Don't you have enough submissions from an array of political perspectives without association with anti-Semitic professors who espouse Holocaust denial? You have certainly moved one step closer to the cancellation of my subscription, as well.
David Louis
Los Angeles
Absurd Comparison
You are certainly entitled to the anti-Iraq War position you maintain. Yet the cartoon (Nov. 3) noting "More U.S. Deaths in Iraq Than in the 9/11 W.T.C. Attack" makes a truly absurd comparison, requiring a consummate ignorance of history.

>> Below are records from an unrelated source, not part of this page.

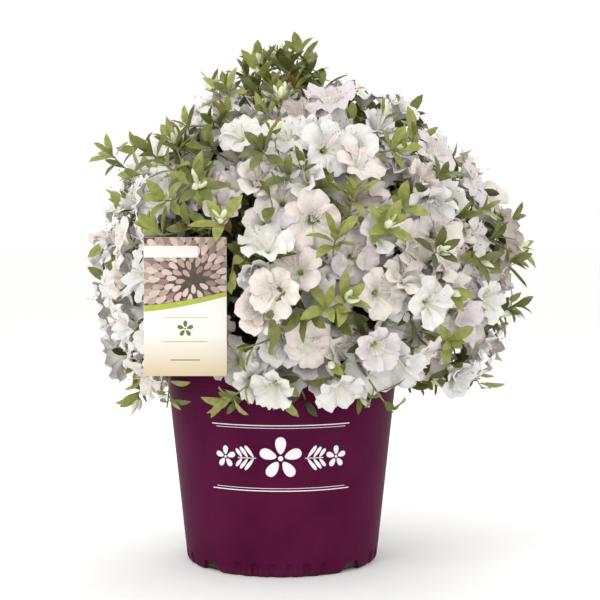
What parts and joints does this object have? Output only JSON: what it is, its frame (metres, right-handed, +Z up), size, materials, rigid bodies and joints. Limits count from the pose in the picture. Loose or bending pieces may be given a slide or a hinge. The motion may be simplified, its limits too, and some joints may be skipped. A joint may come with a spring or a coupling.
{
  "type": "potted azalea shrub",
  "caption": "Dense round azalea shrub in white bloom, standing in a tapered dark purple nursery pot with a plant label on a bent stake.",
  "frame": {"origin": "centre of the pot's flat underside, on the surface it stands on", "axes": "+Z up, -Y towards the front of the plant, where its label hangs, +X to the right seen from the front"},
  "size_m": [0.5533, 0.5226, 0.6331],
  "materials": {
    "pot_plastic": "satin",
    "potting_mix": "crumbly dark bark and peat",
    "label_card": "satin printed card",
    "bark": "rough",
    "foliage_and_blossom": "matt petals and leaves"
  },
  "bodies": {
    "root": {"pot": "pot_plastic", "root_ball": "potting_mix", "plant_label": "label_card", "trunk": "bark", "bough_low_1": "bark", "bough_low_2": "bark", "bough_low_3": "bark", "bough_low_4": "bark", "bough_low_5": "bark", "bough_mid_1": "bark", "bough_mid_2": "bark", "bough_mid_3": "bark", "bough_mid_4": "bark", "bough_high_1": "bark", "bough_high_2": "bark", "bough_high_3": "bark", "mass_low_1": "foliage_and_blossom", "mass_low_2": "foliage_and_blossom", "mass_low_3": "foliage_and_blossom", "mass_low_4": "foliage_and_blossom", "mass_low_5": "foliage_and_blossom", "mass_mid_1": "foliage_and_blossom", "mass_mid_2": "foliage_and_blossom", "mass_mid_3": "foliage_and_blossom", "mass_mid_4": "foliage_and_blossom", "mass_high_1": "foliage_and_blossom", "mass_high_2": "foliage_and_blossom", "mass_high_3": "foliage_and_blossom"}
  },
  "joints": []
}
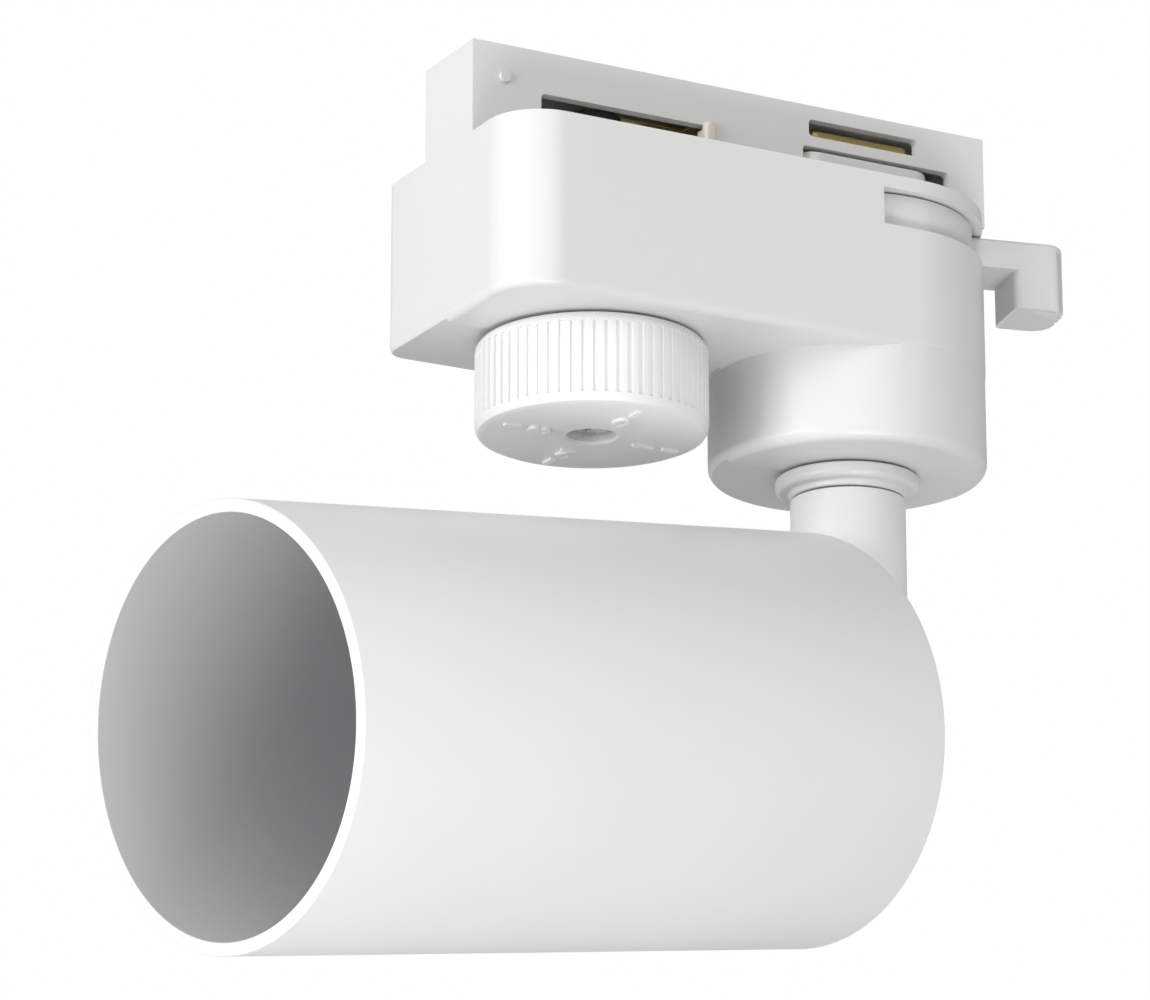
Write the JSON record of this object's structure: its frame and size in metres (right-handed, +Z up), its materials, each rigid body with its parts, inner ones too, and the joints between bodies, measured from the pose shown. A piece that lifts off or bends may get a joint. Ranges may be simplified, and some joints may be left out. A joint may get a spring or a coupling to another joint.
{
  "type": "track spotlight",
  "caption": "Tube-headed spotlight on a panning stem below a plug-in track adapter with a circuit selector knob and a lock lever.",
  "frame": {"origin": "on the pan axis, at the adapter's top face, which seats on the track", "axes": "+Z up into the track; +X along the adapter from the selector knob to the lock lever; +Y across the track"},
  "size_m": [0.1387, 0.0726, 0.1284],
  "materials": {
    "housing_white": "satin moulded white plastic",
    "screw_steel": "zinc-plated steel",
    "contact_cream": "cream moulded plastic",
    "spring_steel": "spring steel",
    "contact_brass": "stamped brass",
    "lead_jacket": "insulated wire",
    "knob_white": "satin moulded white plastic",
    "insulator_dark": "dark insulating plastic",
    "lever_white": "satin moulded white plastic",
    "collar_white": "satin moulded white plastic",
    "zinc_plate": "zinc-plated steel tube, threaded",
    "fibre_washer": "red-brown fibre",
    "powder_coat_white": "white powder coat",
    "grommet_rubber": "soft black rubber",
    "steatite": "unglazed cream ceramic",
    "lamp_glass": "aluminised pressed glass",
    "lens_glass": "clear pressed glass",
    "pin_brass": "nickel-plated brass",
    "ring_steel": "bright spring steel"
  },
  "bodies": {
    "adapter": {"front_shell": "housing_white", "rear_shell": "housing_white", "shell_screws": "screw_steel", "polarity_peg": "contact_cream", "detent_spring": "spring_steel", "live_terminal": "contact_brass", "neutral_terminal": "contact_brass", "adapter_leads": "lead_jacket"},
    "selector": {"selector_knob": "knob_white", "knob_screw": "screw_steel", "selector_shaft": "insulator_dark", "live_contacts": "contact_brass"},
    "lock": {"lock_lever": "lever_white", "lock_wing": "lever_white", "neutral_contact": "contact_brass"},
    "stem": {"swivel_collar": "collar_white", "stem_nipple": "zinc_plate", "friction_washer": "fibre_washer", "stop_washer": "zinc_plate", "wave_washer": "spring_steel", "nipple_nut": "zinc_plate", "stem_tube": "powder_coat_white", "stem_bush": "zinc_plate", "stem_knuckle": "powder_coat_white", "stem_leads": "lead_jacket", "pivot_washers": "fibre_washer", "pivot_screws": "screw_steel"},
    "head": {"head_tube": "powder_coat_white", "rear_cap": "powder_coat_white", "lead_grommet": "grommet_rubber", "cap_screws": "screw_steel", "holder_bracket": "zinc_plate", "lamp_holder": "steatite", "holder_screws": "screw_steel", "lamp_body": "lamp_glass", "lamp_lens": "lens_glass", "lamp_pins": "pin_brass", "retaining_ring": "ring_steel", "head_leads": "lead_jacket"}
  },
  "joints": [
    {"name": "selector_turn", "type": "hinge", "parent": "adapter", "child": "selector", "pos_m": [-0.0395, 0, -0.03], "axis": [0, 0, 1], "range_deg": [0, 270]},
    {"name": "lock_turn", "type": "hinge", "parent": "adapter", "child": "lock", "pos_m": [0, 0, -0.004], "axis": [0, 0, 1], "range_deg": [-75, 0]},
    {"name": "pan", "type": "hinge", "parent": "adapter", "child": "stem", "pos_m": [0, 0, -0.037], "axis": [0, 0, 1], "range_deg": [-164, 164]},
    {"name": "tilt", "type": "hinge", "parent": "stem", "child": "head", "pos_m": [0, 0, -0.0736], "axis": [0.1994, -0.9799, 0], "range_deg": [-8, 82]}
  ]
}
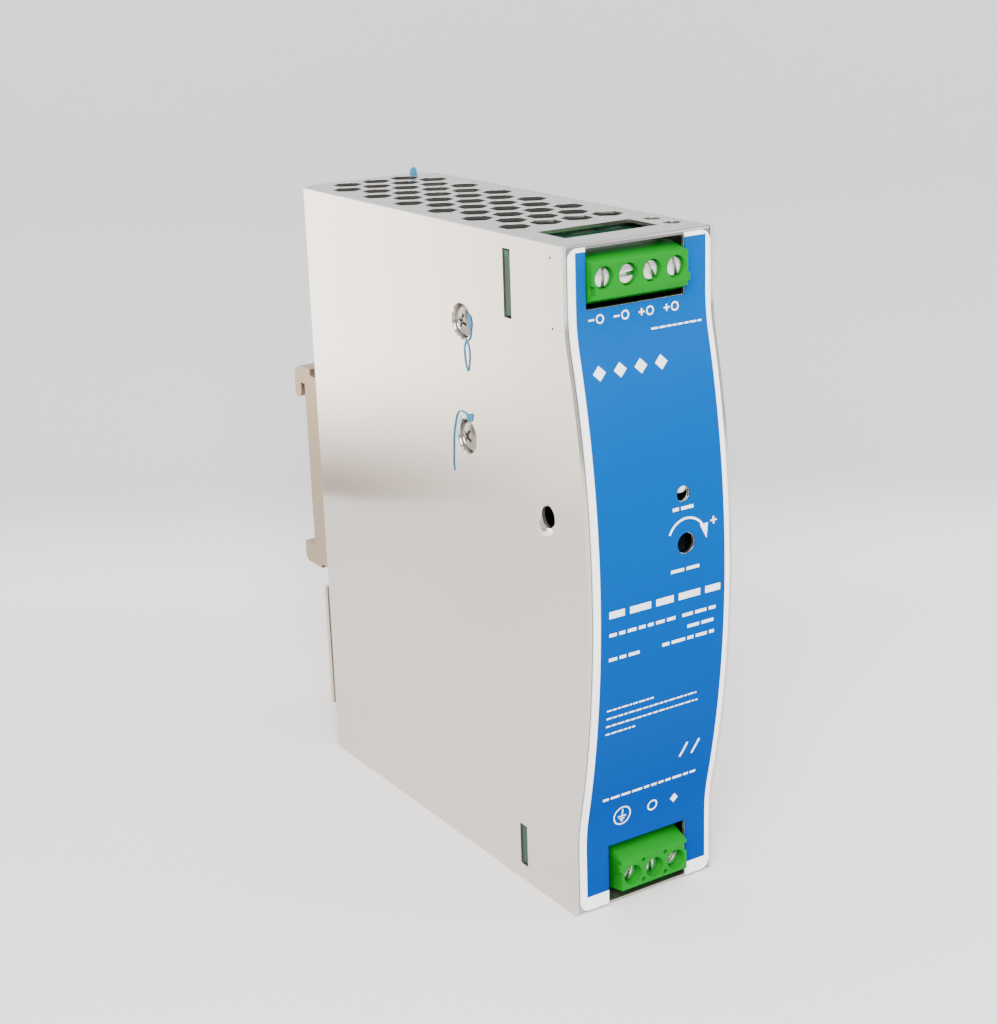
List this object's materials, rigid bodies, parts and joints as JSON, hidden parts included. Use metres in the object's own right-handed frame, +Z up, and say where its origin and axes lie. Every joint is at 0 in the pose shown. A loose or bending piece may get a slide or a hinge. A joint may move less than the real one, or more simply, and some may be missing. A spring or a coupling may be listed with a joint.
{
  "type": "din rail power supply",
  "caption": "Slim metal-cased power supply that hooks on a 35 mm rail, with screw terminals at the top and bottom of its bulged front and a sprung latch behind.",
  "frame": {"origin": "centre of the bounding box's base, level with the case's foot", "axes": "+X to the right seen from the front, +Y from the front to the rail, +Z up"},
  "size_m": [0.032, 0.117, 0.1252],
  "materials": {
    "case_sheet": "plated steel sheet, satin warm grey",
    "label_film": "printed film, satin",
    "terminal_plastic": "moulded green plastic",
    "plated_screw": "bright nickel plate",
    "tinned_metal": "tinned",
    "board_laminate": "glass laminate with green lacquer",
    "film_insulation": "dark insulating sheet",
    "lamp_lens": "frosted epoxy",
    "trimmer_case": "moulded",
    "trimmer_knob": "moulded",
    "bare_aluminium": "mill finish",
    "black_package": "moulded epoxy",
    "ferrite": "sintered",
    "winding_tape": "polyester tape",
    "copper_wire": "enamelled copper",
    "capacitor_sleeve": "shrink sleeve",
    "fuse_body": "ceramic tube",
    "clip_metal": "plated",
    "spring_steel": "spring wire"
  },
  "bodies": {
    "housing": {"case_wrap": "case_sheet", "front_sheet": "case_sheet", "top_sheet": "case_sheet", "bottom_sheet": "case_sheet", "front_label": "label_film", "output_terminal_housing": "terminal_plastic", "input_terminal_housing": "terminal_plastic", "output_terminal_board": "board_laminate", "input_terminal_board": "board_laminate", "main_board": "board_laminate", "insulating_sheet": "film_insulation", "indicator_lamp": "lamp_lens", "trimmer_body": "trimmer_case", "side_screw_upper": "plated_screw", "side_screw_lower": "plated_screw", "heat_spreader": "bare_aluminium", "main_transistor": "black_package", "output_rectifier": "black_package", "transformer_core": "ferrite", "transformer_winding": "winding_tape", "line_filter_core": "ferrite", "output_choke": "copper_wire", "interference_capacitor": "winding_tape", "bulk_capacitor": "capacitor_sleeve", "output_capacitor_1": "capacitor_sleeve", "output_capacitor_2": "capacitor_sleeve", "output_capacitor_3": "capacitor_sleeve", "bridge_rectifier": "black_package", "coupling_coil": "trimmer_case", "line_fuse": "fuse_body", "rail_bracket": "clip_metal", "bracket_screw_lower": "plated_screw", "bracket_screw_upper": "plated_screw", "rear_nut_lower": "plated_screw", "rear_nut_upper": "plated_screw", "latch_spring": "spring_steel", "output_contact_1": "tinned_metal", "output_contact_2": "tinned_metal", "output_contact_3": "tinned_metal", "output_contact_4": "tinned_metal", "input_contact_1": "tinned_metal", "input_contact_2": "tinned_metal", "input_contact_3": "tinned_metal"},
    "latch": {"rail_latch": "clip_metal"},
    "trimmer": {"trimmer_rotor": "trimmer_knob"},
    "output_screw_1": {"output_screw_1": "plated_screw"},
    "output_clamp_1": {"output_clamp_1": "tinned_metal"},
    "output_screw_2": {"output_screw_2": "plated_screw"},
    "output_clamp_2": {"output_clamp_2": "tinned_metal"},
    "output_screw_3": {"output_screw_3": "plated_screw"},
    "output_clamp_3": {"output_clamp_3": "tinned_metal"},
    "output_screw_4": {"output_screw_4": "plated_screw"},
    "output_clamp_4": {"output_clamp_4": "tinned_metal"},
    "input_screw_1": {"input_screw_1": "plated_screw"},
    "input_clamp_1": {"input_clamp_1": "tinned_metal"},
    "input_screw_2": {"input_screw_2": "plated_screw"},
    "input_clamp_2": {"input_clamp_2": "tinned_metal"},
    "input_screw_3": {"input_screw_3": "plated_screw"},
    "input_clamp_3": {"input_clamp_3": "tinned_metal"}
  },
  "joints": [
    {"name": "latch_slide", "type": "slide", "parent": "housing", "child": "latch", "axis": [0, 0, -1], "range_m": [0, 0.0045], "stiffness_N_per_m": 900, "springref_m": -0.002, "deforming": ["latch_spring"]},
    {"name": "trimmer_turn", "type": "hinge", "parent": "housing", "child": "trimmer", "pos_m": [0.0054, -0.05441, 0.0705], "axis": [0, 1, 0], "range_deg": [-135, 135]},
    {"name": "output_screw_1_turn", "type": "hinge", "parent": "housing", "child": "output_screw_1", "pos_m": [-0.00852, -0.05402, 0.1193], "axis": [0, 1, 0], "range_deg": [0, 1800]},
    {"name": "output_clamp_1_rise", "type": "slide", "parent": "housing", "child": "output_clamp_1", "axis": [0, -1, 0], "range_m": [0, 0.0025]},
    {"name": "output_screw_2_turn", "type": "hinge", "parent": "housing", "child": "output_screw_2", "pos_m": [-0.00344, -0.05402, 0.1193], "axis": [0, 1, 0], "range_deg": [0, 1800]},
    {"name": "output_clamp_2_rise", "type": "slide", "parent": "housing", "child": "output_clamp_2", "axis": [0, -1, 0], "range_m": [0, 0.0025]},
    {"name": "output_screw_3_turn", "type": "hinge", "parent": "housing", "child": "output_screw_3", "pos_m": [0.00164, -0.05402, 0.1193], "axis": [0, 1, 0], "range_deg": [0, 1800]},
    {"name": "output_clamp_3_rise", "type": "slide", "parent": "housing", "child": "output_clamp_3", "axis": [0, -1, 0], "range_m": [0, 0.0025]},
    {"name": "output_screw_4_turn", "type": "hinge", "parent": "housing", "child": "output_screw_4", "pos_m": [0.00672, -0.05402, 0.1193], "axis": [0, 1, 0], "range_deg": [0, 1800]},
    {"name": "output_clamp_4_rise", "type": "slide", "parent": "housing", "child": "output_clamp_4", "axis": [0, -1, 0], "range_m": [0, 0.0025]},
    {"name": "input_screw_1_turn", "type": "hinge", "parent": "housing", "child": "input_screw_1", "pos_m": [0.00623, -0.05402, 0.0055], "axis": [0, 1, 0], "range_deg": [0, 1800]},
    {"name": "input_clamp_1_rise", "type": "slide", "parent": "housing", "child": "input_clamp_1", "axis": [0, -1, 0], "range_m": [0, 0.0025]},
    {"name": "input_screw_2_turn", "type": "hinge", "parent": "housing", "child": "input_screw_2", "pos_m": [0.00115, -0.05402, 0.0055], "axis": [0, 1, 0], "range_deg": [0, 1800]},
    {"name": "input_clamp_2_rise", "type": "slide", "parent": "housing", "child": "input_clamp_2", "axis": [0, -1, 0], "range_m": [0, 0.0025]},
    {"name": "input_screw_3_turn", "type": "hinge", "parent": "housing", "child": "input_screw_3", "pos_m": [-0.00393, -0.05402, 0.0055], "axis": [0, 1, 0], "range_deg": [0, 1800]},
    {"name": "input_clamp_3_rise", "type": "slide", "parent": "housing", "child": "input_clamp_3", "axis": [0, -1, 0], "range_m": [0, 0.0025]}
  ],
  "couplings": [
    {"joint": "output_screw_1_turn", "follows": "output_clamp_1_rise", "rad_per_m": 12566},
    {"joint": "output_screw_2_turn", "follows": "output_clamp_2_rise", "rad_per_m": 12566},
    {"joint": "output_screw_3_turn", "follows": "output_clamp_3_rise", "rad_per_m": 12566},
    {"joint": "output_screw_4_turn", "follows": "output_clamp_4_rise", "rad_per_m": 12566},
    {"joint": "input_screw_1_turn", "follows": "input_clamp_1_rise", "rad_per_m": 12566},
    {"joint": "input_screw_2_turn", "follows": "input_clamp_2_rise", "rad_per_m": 12566},
    {"joint": "input_screw_3_turn", "follows": "input_clamp_3_rise", "rad_per_m": 12566}
  ]
}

Using that logic, one can only reach the truly ridiculous conclusion that as soon as British military deaths in Europe equaled the loss of life within England during the Blitz of World War II, Britain should have brought home its troops. Or the U.S. should simply have ceased fighting Japan as soon as American military deaths in the Pacific equaled the death toll at Pearl Harbor. Or, had those neo-con Jews in the Warsaw Ghetto not have had the audacity of that uprising (1943), all would have been OK.
In the Al Qaeda screed of Sept. 30, Ayman al-Zawahiri called on the pope and all Christians to convert to Islam. If we cease to fight, will Islamists end their goal of world dominion?
The common -- and wrong -- analysis of the argument in the editorial cartoon is that if you stop fighting a totalitarian enemy who has sworn to destroy you, that your enemy will therefore cease its efforts.
Thomas Jefferson astutely noted that democracy can survive only with educated, well-informed citizens. Otherwise, propaganda and misstatements of fact will be accepted.
A newspaper can be a source of education or a vehicle to disseminate diatribe and assure ignorance. Your approach certainly, and sadly, affirms Jefferson's analysis.
Fred Korr
Los Angeles
Upside-Down Vision
M.J. Rosenberg dismisses Israeli Nobel laureate Robert Aumann's timely description of Israel being too easily fatigued in its fight for survival as being an "upside-down Zionist vision" ("Israelis, Palestinians Deserve U.S./Euro Push for Peace," Oct. 27), but this is simply a case of shooting the messenger.
Rather, it is Rosenberg who is giving his readers an upside-down vision by continuing to suggest that there is a genuinely moderate Palestinian leadership with whom Israel should be urged by Washington to pursue negotiations.
The Palestinian Authority's Mahmoud Abbas, who pretends before Western audiences that he recognizes Israel, said in a recent Arabic television interview that neither Fatah nor Hamas need to recognize Israel (Al-Arabiya [Dubai] and PA TV, Oct. 3, translation courtesy of Palestinian Media Watch).
Abbas consistently fails to denounce the acts of Palestinian terrorists, but this month he condemned as a "heinous massacre" the killing by Israel of seven Palestinian terrorists belonging to the Popular Resistance Committees terrorist group -- just the sort of people he is obliged by the Oslo agreements and the 2003 "roadmap" peace plan to arrest and jail but hasn't.
But then, he is not likely to arrest terrorists he has hailed as "heroes fighting for freedom" (The Age [Melbourne], Jan. 3, 2005). Nor has he ended the incitement to hatred and murder in the PA-controlled media, mosques, schools and youth camps which feed terrorism.